— start SOURCE EXCERPT —
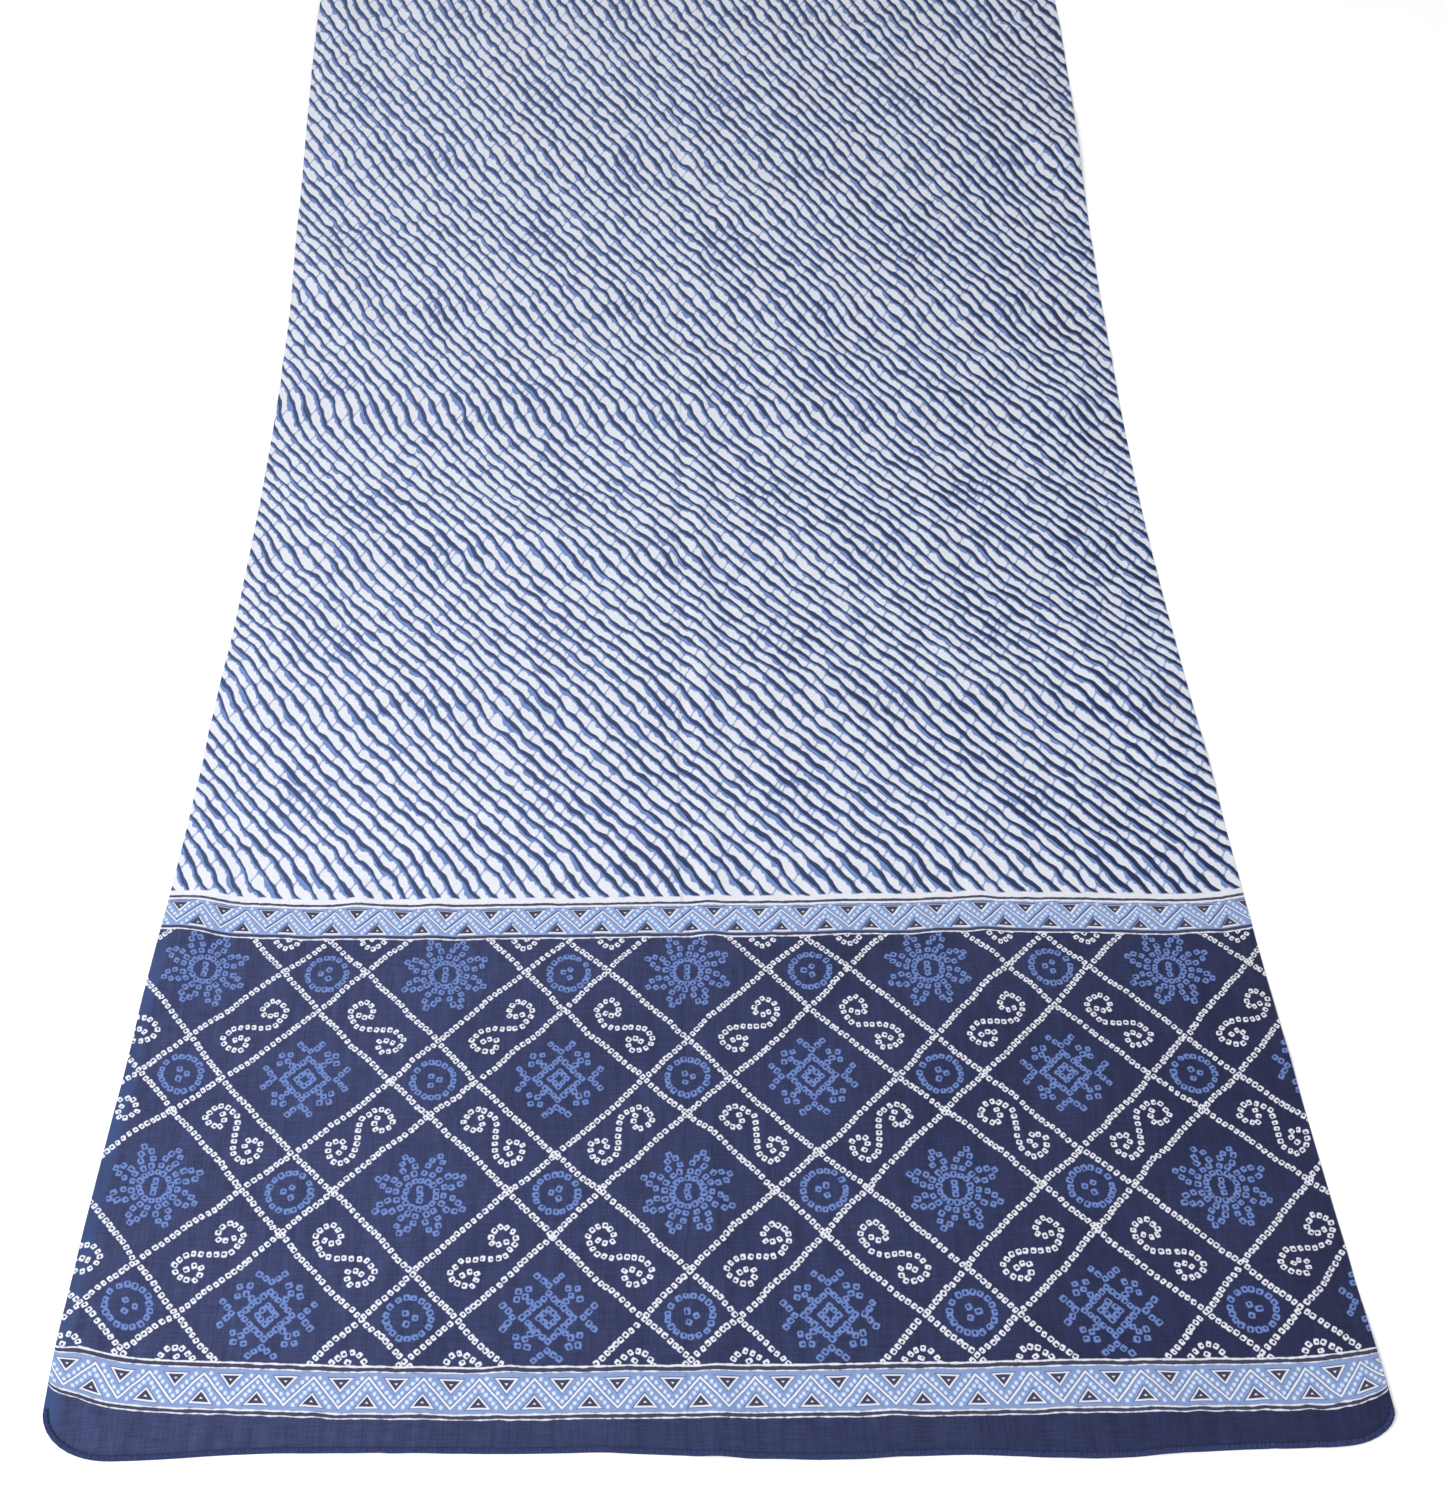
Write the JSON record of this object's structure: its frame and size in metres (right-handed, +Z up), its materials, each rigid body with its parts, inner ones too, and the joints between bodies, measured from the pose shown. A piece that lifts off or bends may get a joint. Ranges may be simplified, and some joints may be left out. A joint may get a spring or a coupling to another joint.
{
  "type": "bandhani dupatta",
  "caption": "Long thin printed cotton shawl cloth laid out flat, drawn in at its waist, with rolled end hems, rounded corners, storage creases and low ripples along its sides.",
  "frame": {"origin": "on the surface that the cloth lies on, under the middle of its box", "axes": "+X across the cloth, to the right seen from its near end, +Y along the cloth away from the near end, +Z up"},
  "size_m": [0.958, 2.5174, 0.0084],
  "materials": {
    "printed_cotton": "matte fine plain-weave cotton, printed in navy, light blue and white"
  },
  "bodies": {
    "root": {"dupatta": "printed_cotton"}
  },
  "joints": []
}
— end SOURCE EXCERPT —
> **YOUR OBJECTIVE**:
Provide only the count of lines in the material above that hold the word "joints".

> **SOLUTION FOR THIS PROBLEM**:
2